The U.S. Department of Interior’s inspector general recently released a report revealing a history of sexual harassment by National Park Service guides during river trips at the bottom of the Grand Canyon. The Report of Misconduct was spurred by a letter to Interior Secretary Sally Jewell in September 2014, from 13 former and current National Park Service employees alleging “discrimination, retaliation, and a sexually hostile work environment.” Here are the five big takeaways from the report:
1. The complaints were directed at four men (whose names remain confidential), and can be summarized as: inappropriate touching, inappropriate sexual comments, and inappropriate behavior, including propositioning for sex and engaging in retaliatory behavior — such as denying food and access to work sites — when advances were rejected. The incidents span a period of 15 years.
2. The Report confirmed the allegations, and surfaced new ones. In addition to the 13 original complainants, the inspector general identified 22 other individuals who reported experiencing or witnessing sexual harassment and hostile work environments while working in the GRCA River District.
3. Six of the victims (all women), reported sexual harassment to their supervisor, and disciplinary action was taken in three cases: (1) Boatman 1 received a written reprimand for propositioning a female co-worker; (2) Boatman 2 was suspended for 30 days for taking a photograph under a female co-worker’s skirt; (3) Supervisor 1 was suspended for 10 days for grabbing a female contract employee’s crotch. Boatman 1 and 2 have since resigned, and Supervisor 1 has since retired. Boatman 3 never received any formal disciplinary action, and is still employed in the GRCA River District. In all cases, the supervisor/manager failed to report the incidents to human resources — a violation of Department of Interior policies.
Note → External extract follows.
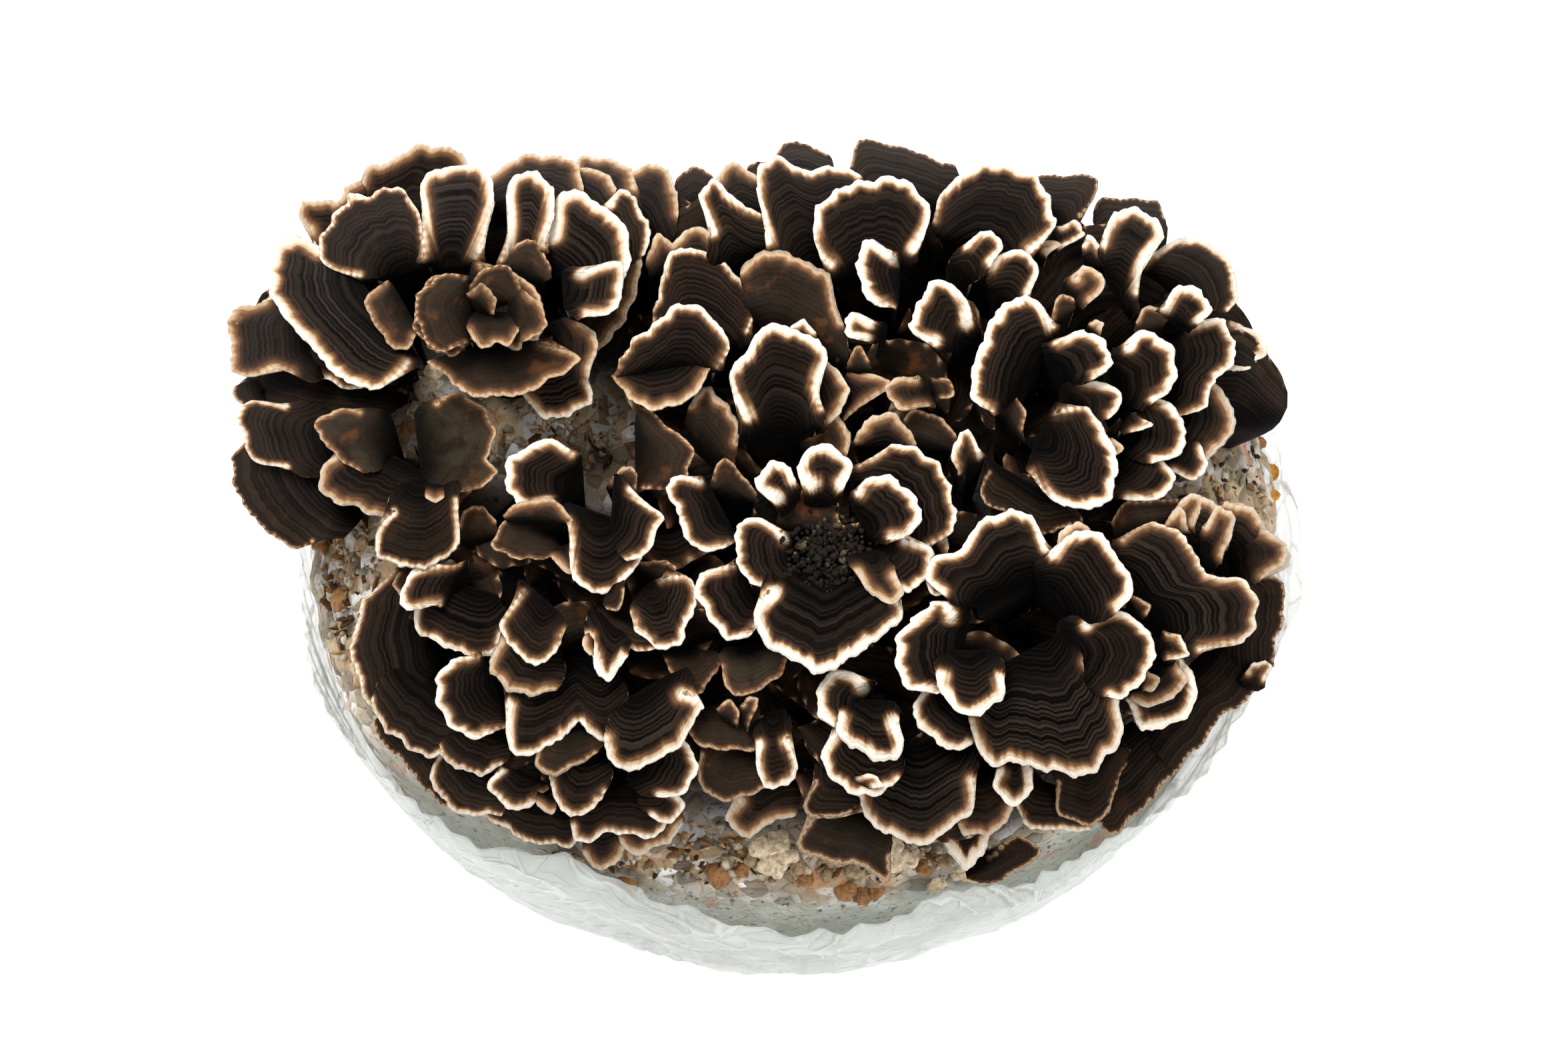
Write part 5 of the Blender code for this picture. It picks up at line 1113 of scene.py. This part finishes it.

4. Two of the female victims believe they were retaliated against when Boatman 3 and two other employees made a sexual harassment claim against them for actions on a river trip in February 2014. The claim resulted in both women receiving 14-day suspensions for “twerking” during a dance party and for passing around a drinking straw shaped like a penis that a female contractor had brought on the trip. The Report claimed “insufficient evidence to prove or disprove the allegation of retaliation,” but acknowledged that the disciplinary action taken against the two women seemed unfair and out of proportion when compared to other acts of employee misconduct.
5. As of March 2015, all river-trip participants in the GRCA River District must attend a pre-trip briefing and are prohibited from using alcohol, either on or off duty, during trips.